Use the Forecast Maintenance program to enter forecasts if you do not want to track the source. Forecast Maintenance displays forecast data entered with Forecast Detail Maintenance or imported with Forecast Import. However, changes you make to forecasts in Forecast Maintenance do not affect the forecasts that display in Forecast Detail Maintenance.
Forecast periods
The program displays the forecast periods that either you entered or were created as a result of sales. A forecast period is defined as a start date with a specified number of days. The period is not based on the manufacturing shop calendar. In other words, if you define a period of 24 days, these are 24 consecutive calendar days, including weekends and holidays.
The program does not allow entering a forecast period that ends after the end-of-life for the forecasted item.
If you use the Spread forecast option set in the Branch Item Maintenance (IMB) program, you can consume the forecast in any created spread periods that are a part of the forecast period entered in this program.
Independent Sales
If you have NOT created a forecast period, the program creates a one-day period when you enter a sales order with the Sales Order Maintenance (OE) or One-Step Invoice Entry (RE) program or convert a quote or imported order into a sales order by running the Quote-to-Order Transfer (EPIB) program. The entry shows the quantity sold and has no forecast in the Indpnd qty column.
After you enter a forecast period, click Recalculate to include the sales order quantities in your forecast period.

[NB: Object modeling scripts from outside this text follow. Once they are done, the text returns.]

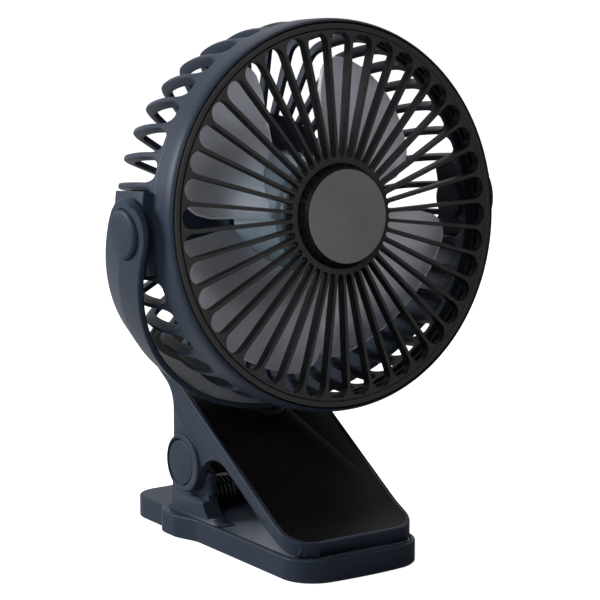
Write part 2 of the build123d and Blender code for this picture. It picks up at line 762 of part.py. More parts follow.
def yoke():
    """Half-round yoke with its arms, swivel pad and pockets, in its own frame."""
    body = revolve(yoke_section(), Axis.Y, 180)
    for arm in both_sides(yoke_arm_end()):
        body += arm
    pad_low = pedestal_top + running_gap
    body += column(pedestal_r + collar_wall, pad_low, -yoke_inner_r - swivel_pad_root)
    body -= column(swivel_recess_r, recess_floor, 0)
    body -= column(swivel_post_r + running_gap, pad_low - overrun, 0)
    pocket = rod_x(yoke_cap_r + running_gap, pocket_floor_r, beyond)
    spigot_hole = rod_x(pivot_spigot_r + running_gap, 0, beyond)
    for cut in both_sides(pocket + spigot_hole):
        body -= cut
    return yoke_frame * body


def yoke_caps():
    """Puffed round caps over the tilt pivots."""
    outer = yoke_crown_r + yoke_cap_proud
    cap = rod_x(yoke_cap_r, pocket_floor_r, outer)
    cap = fillet(cap.faces().sort_by(Axis.X)[-1].edges(), yoke_cap_round)
    cap -= rod_x(yoke_cap_r - yoke_cap_wall, pocket_floor_r, outer - yoke_cap_floor)
    return yoke_frame * Compound(both_sides(cap))


washer_r = yoke_cap_r - yoke_cap_wall - 2 * running_gap


def pivot_washers():
    """Friction washers between the pivot screws and the yoke's arms."""
    inner = pocket_floor_r + running_gap / 2
    washer = rod_x(washer_r, inner, inner + washer_thickness)
    washer -= rod_x(screw_r + seat_gap, inner - overrun, inner + 2 * overrun)
    return Compound(both_sides(washer))


def pivot_screws():
    """Screws along the tilt axis that hold the head between the arms."""
    seat = pocket_floor_r + running_gap / 2 + washer_thickness
    screw = rod_x(screw_head_r, seat, seat + screw_head_height) + rod_x(screw_r, seat - spigot_bore, seat)
    return Compound(both_sides(screw))


save("yoke", yoke())
save("yoke_caps", yoke_caps())
save("pivot_washers", Pos(0, pivot_y, pivot_z) * pivot_washers())
save("pivot_screws", Pos(0, pivot_y, pivot_z) * pivot_screws())

washer_low = recess_floor + running_gap


def swivel_washer():
    """Spring washer that loads the swivel."""
    high = washer_low + swivel_washer_thickness
    ring = tube(swivel_recess_r - running_gap, screw_r + seat_gap, washer_low, high)
    return yoke_frame * ring


def swivel_screw():
    """Screw that holds the yoke down on its pedestal."""
    seat = washer_low + swivel_washer_thickness
    screw = column(screw_head_r, seat, seat + swivel_screw_head) + column(screw_r, swivel_screw_low, seat)
    return yoke_frame * screw


save("swivel_washer", swivel_washer())
save("swivel_screw", swivel_screw())

# ================================================================== fan head
grille_r = ring_r - bezel_width - running_gap
band_front_z = face_z - bezel_depth
band_rear_z = face_z - band_depth
lip_rear_z = band_rear_z - cage_lip_depth
ledge_z = face_z - grille_rim_depth
grille_hub_top = face_z + grille_dome
slot_outer_centre = grille_r - slot_rim_margin - slot_outer_r


def bezel_ring():
    """Matte trim ring round the face."""
    ring = tube(ring_r, ring_r - bezel_width, band_front_z, face_z)
    front = ring.faces().sort_by(Axis.Z)[-1].edges()
    return chamfer(front, bezel_edge)


def front_band():
    """Smooth band round the head, with the ledge that carries the grille."""
    ring = tube(ring_r, ring_r - band_wall, band_rear_z + seat_gap, band_front_z)
    inner_r = ring_r - band_wall
    ledge = tube(inner_r + ledge_root, inner_r - ledge_width, ledge_z - ledge_thickness, ledge_z)
    return ring + ledge


def slot():
    """One teardrop slot of the front grille, pointing to the right."""
    wide = Pos(slot_outer_centre, 0) * Circle(slot_outer_r)
    narrow = Pos(slot_inner_centre, 0) * Circle(slot_inner_r)
    return extrude(Pos(0, 0, -beyond) * make_hull((wide + narrow).edges()), 2 * beyond)


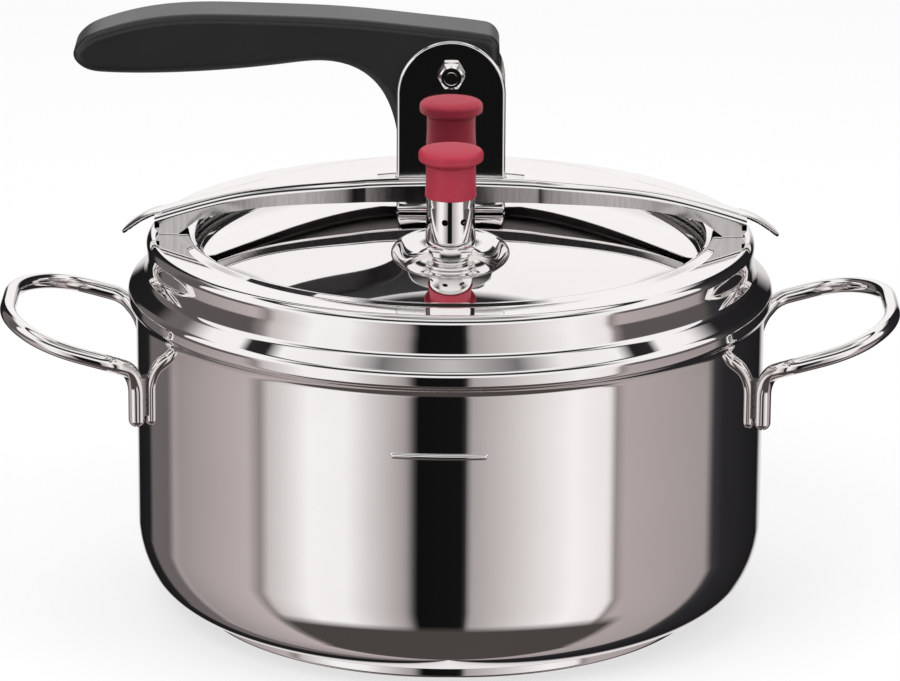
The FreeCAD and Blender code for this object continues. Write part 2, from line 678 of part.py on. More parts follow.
def valve_cap():
    """Silicone cap: straight skirt and a thin mushroom flange to lift it by."""
    z = WELL_Z
    cap = turned([(9.0, z + 25.0, 0.5), (8.65, z + 31.0, 40.0), (8.7, z + 36.4, 0.3), (8.3, z + 36.9, 0.3),
                  (8.9, z + 37.4, 0.3), (11.3, z + 38.0, 1.1), (11.3, z + 41.6, 1.6),
                  (8.0, z + 42.4, 20.0), (0, z + 42.6, 0), (0, z + 25.0, 0)], 0, -VALVE_Y)
    cap = cap.cut(disc(SLEEVE_R, z + 20, z + 26.0, 0, -VALVE_Y))
    return cap.cut(disc(SLEEVE_TOP_R, z + 20, z + 37.0, 0, -VALVE_Y))


# ---- safety valve ----
def safety_body():
    """Turned barrel with a side vent; its plunger sits on a seat in the floor."""
    z = WELL_Z
    barrel = turned([(0, z - 8.5, 0), (4.0, z - 8.5, 0.5), (4.0, z, 0), (7.6, z, 0.4), (7.6, z + 1.6, 0.4),
                     (6.0, z + 1.6, 0), (6.0, z + 13.0, 1.0), (0, z + 13.0, 0)], 0, VALVE_Y)
    chamber = disc(4.4, z + 3.0, z + 11.4, 0, VALVE_Y)
    inlet = disc(2.2, z - 9, z + 4, 0, VALVE_Y)
    guide = disc(1.6, z + 11, z + 14, 0, VALVE_Y)
    barrel = barrel.cut(chamber).cut(inlet).cut(guide)
    for side in (-1, 1):
        vent = Part.makeCylinder(1.1, 8, V(0, VALVE_Y, z + 7.0), V(side, 0, 0))
        barrel = barrel.cut(vent)
    return barrel


def safety_plunger():
    """Disc and stem that lift against the spring."""
    z = WELL_Z + 3.1
    return turned([(0, z, 0), (3.9, z, 0.3), (3.9, z + 1.6, 0.3), (1.5, z + 1.6, 0), (1.5, z + 12.4, 0.5),
                   (0, z + 12.4, 0)], 0, VALVE_Y)


def safety_spring():
    """Coil spring between the plunger's disc and the barrel's roof."""
    wire_r = 0.35
    mean_r = 2.7
    low = WELL_Z + 4.7 + wire_r + 0.05
    high = WELL_Z + 11.4 - wire_r - 0.05
    helix = Part.makeHelix((high - low) / 5.0, high - low, mean_r)
    section = Part.Wire(Part.makeCircle(wire_r, V(mean_r, 0, 0), V(0, 1, 0)))
    coil = Part.Wire(helix).makePipeShell([section], True, True)
    coil.translate(V(0, VALVE_Y, low))
    return coil


# ---- write every node ----
def main():
    save(pot_body(), "pot_body")
    save(base_core(), "base_core")
    save(base_cap(), "base_cap")
    right = side_handle()
    save(mirror_x(right), "side_handle_left")
    save(right, "side_handle_right")
    beads = leg_welds(right)
    save(Part.makeCompound(beads + [mirror_x(b) for b in beads]), "handle_welds")
    save(bridge(), "bridge")
    save(cam_seat_plate(), "cam_seat_plate")
    save(lid_disc(), "lid_disc")
    save(lid_gasket().cut(lid_disc()), "lid_gasket")
    save(lever_bracket(), "lever_bracket")
    save(bracket_backing_plate(), "bracket_backing_plate")
    save(bracket_rivets(), "bracket_rivets")
    save(pivot_bolt(), "pivot_bolt")
    save(pivot_nut(), "pivot_nut")
    save(pivot_washers(), "pivot_washers")
    save(lever_arm(), "lever_arm")
    save(lever_bush(), "lever_bush")
    save(valve_stem(), "valve_stem")
    save(valve_seal(-VALVE_Y), "valve_stem_seal")
    save(valve_nut(-VALVE_Y), "valve_stem_nut")
    save(valve_strainer(), "valve_strainer")
    save(valve_sleeve(), "valve_sleeve")
    save(valve_weight(), "valve_weight")
    save(valve_cap(), "valve_cap")
    save(safety_body(), "safety_body")
    save(valve_seal(VALVE_Y), "safety_seal")
    save(valve_nut(VALVE_Y), "safety_nut")
    save(safety_plunger(), "safety_plunger")
    save(safety_spring(), "safety_spring")


main()
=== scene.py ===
# %% [markdown]
# # A stovetop pressure cooker with a cam lever
#
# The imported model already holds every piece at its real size. This script gives those pieces
# their looks: mirror-polished steel, satin phenolic, silicone, and a soft studio round them.
# Where light has to glide over a polished surface, the piece is made again with finer, exactly
# smooth faces, and stands for its plain twin.

# %% Load the frame
import bpy
import json
import math
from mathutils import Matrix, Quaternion, Vector
from mathutils.geometry import delaunay_2d_cdt


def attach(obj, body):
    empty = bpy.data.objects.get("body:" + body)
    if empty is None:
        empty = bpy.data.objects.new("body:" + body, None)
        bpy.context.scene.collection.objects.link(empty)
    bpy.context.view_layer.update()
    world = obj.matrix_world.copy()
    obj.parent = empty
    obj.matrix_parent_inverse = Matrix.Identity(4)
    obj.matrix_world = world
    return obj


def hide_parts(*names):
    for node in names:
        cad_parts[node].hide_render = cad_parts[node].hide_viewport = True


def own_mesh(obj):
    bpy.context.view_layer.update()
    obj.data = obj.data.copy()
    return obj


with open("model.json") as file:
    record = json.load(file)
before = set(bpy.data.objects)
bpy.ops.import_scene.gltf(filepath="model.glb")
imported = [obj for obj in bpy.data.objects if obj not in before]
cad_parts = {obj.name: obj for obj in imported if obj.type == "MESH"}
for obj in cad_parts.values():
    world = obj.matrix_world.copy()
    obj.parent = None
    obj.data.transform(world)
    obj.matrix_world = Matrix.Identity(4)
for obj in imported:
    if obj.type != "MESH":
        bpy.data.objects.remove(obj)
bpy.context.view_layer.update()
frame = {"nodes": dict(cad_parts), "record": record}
nodes = frame["nodes"]
print("pieces in the frame:", len(nodes))

MM = 0.001
scene = bpy.context.scene

# %% [markdown]
# ## Two small helpers
#
# Colours are written as the hex values that a paint chart would give. Blender works in linear
# light, so one function turns each hex value into linear red, green and blue. A second helper
# adds a node to any tree, sets its settings and links its inputs, so every material reads as a
# short list.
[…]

If you change the order's expected ship date, the program updates with that change. However, if an item has a future expected ship date and you ship it early, the program does not show this change.
Forecast Variance
For finished goods, the program compares your forecast with actual sales and displays forecast variance for each forecast period. As order processing enters sales, the system is planning for additional sales orders to be received. If the forecast variance is negative, the entire forecast quantity has been consumed.